Lincoln Park Middle School Could Close Next Year
By Sarah Horner, Duluth News-Tribune, Minn.
Feb. 13–Declining enrollment at Lincoln Park Middle School may lead to its closure next school year, three years earlier than planned.
Duluth Assistant Superintendent Joe Hill said student numbers at the school are expected to be so low that it could jeopardize the quality of education the school is able to provide.
The middle school has fewer than 200 students this year, compared to about 460 at Morgan Park, 735 at Ordean and 660 at Woodland. The school’s numbers are expected to drop even further next year.
“You reach a certain threshold where it becomes very problematic to offer a comprehensive middle school program,” Hill said. “That threshold is questionable now, and we will definitely be there next year.”
Based on enrollment projections, the middle school won’t have the numbers to sustain full-time staff in any subject area next year except one.
“When you get to that point, our full-time educators are placed in a position where they need to travel between schools,” Hill said.
When staff is forced to spend time driving in cars rather than teaching in classes, it costs the district and students, he said. It can make it more difficult for staff to facilitate before- and after-school activities, for example. Low enrollment at the school can make it tough to offer electives because there aren’t always enough kids to offset the costs of bringing in teachers, Hill said.
To mitigate the problems, the district is considering incorporating Lincoln Park Middle School students into Morgan Park. If it does, the district would provide busing to the new school. Families that choose another middle school would be subject to the district’s school choice policy. Staff would be relocated to other district schools.
The district considered closing the middle school last year as a way to help balance the district’s deficit but opted not to after School Board members expressed concern about making that decision before the district decided on a direction with its long-range facilities plan.
Under the now-revealed plan, the middle school was not scheduled to close until the 2011-12 school year.
Hill said the new discussion to close the school is not about money, even though the district is facing a $5.9 million deficit in 2009.
“This is not a budgetary decision, and this is not about the long-range plan. This decision is going to be made on program viability,” he said.

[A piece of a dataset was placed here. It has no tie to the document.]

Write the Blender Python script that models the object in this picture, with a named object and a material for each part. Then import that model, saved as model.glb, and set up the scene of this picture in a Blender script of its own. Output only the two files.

John Rudolph, a science teacher at Lincoln middle school for the past eight years, said there is no denying the school’s programs have taken a hit.
“I used to have 140 kids in my seventh-grade class; now I’m down to about 60. We’ve seen our numbers go down more than 50 percent in the last eight years,” he said. “Now we’re caught not being able to offer many of the classes that the other middle schools can. That’s not in the realm of being fair to students.”
The decision to close the school has been looming above teachers for years, and, for the most part, staff members understand why, but it still doesn’t make it easy, he said.
“We’re talking about taking away the middle school in the center of the city. That area of the city is demographically more disadvantaged,” he said. “It is important that kids around here can walk to this school, and that will go away.”
Bill VanLoh, the principal at Lincoln Park, said the rest of the staff share Rudolph’s concerns. “They just want to do whatever they can to best provide for the students,” he said.
“Hopefully we will get something decided soon so we can inform parents. Registration is already coming up for next year,” he said.
Gary Krause, a Duluth city councilor representing Lincoln Park, said the area has been dealing with uncertainty for years.
“This is far from the first time the district has discussed closing Lincoln, and you have to wonder if those discussions created the enrollment situation going on there,” he said. “Whenever it was rumored to close, parents started pulling kids out and going elsewhere.”
The problem is more widespread than that, said Eric Kaiser, the district’s continuous improvement facilitator and former Lincoln Park principal.
“We’ve been wrestling with a declining student population in this area for years.” Kaiser said. “… We’re seeing it in all of our buildings.”
The issue is more pressing at Lincoln because the school started with a smaller middle school population, he said, so the impact of the decline is being felt faster and harder.
Board members were briefed on the situation at a committee meeting Tuesday.
Tom Grover said he would like to see the district explore solutions that don’t involve closing Lincoln Park.
“If you look at where kids are located on a map I think you could make a compelling argument for closing Morgan [Park] and sending those kids to Lincoln,” he said. “It’s just a thought outside the box.”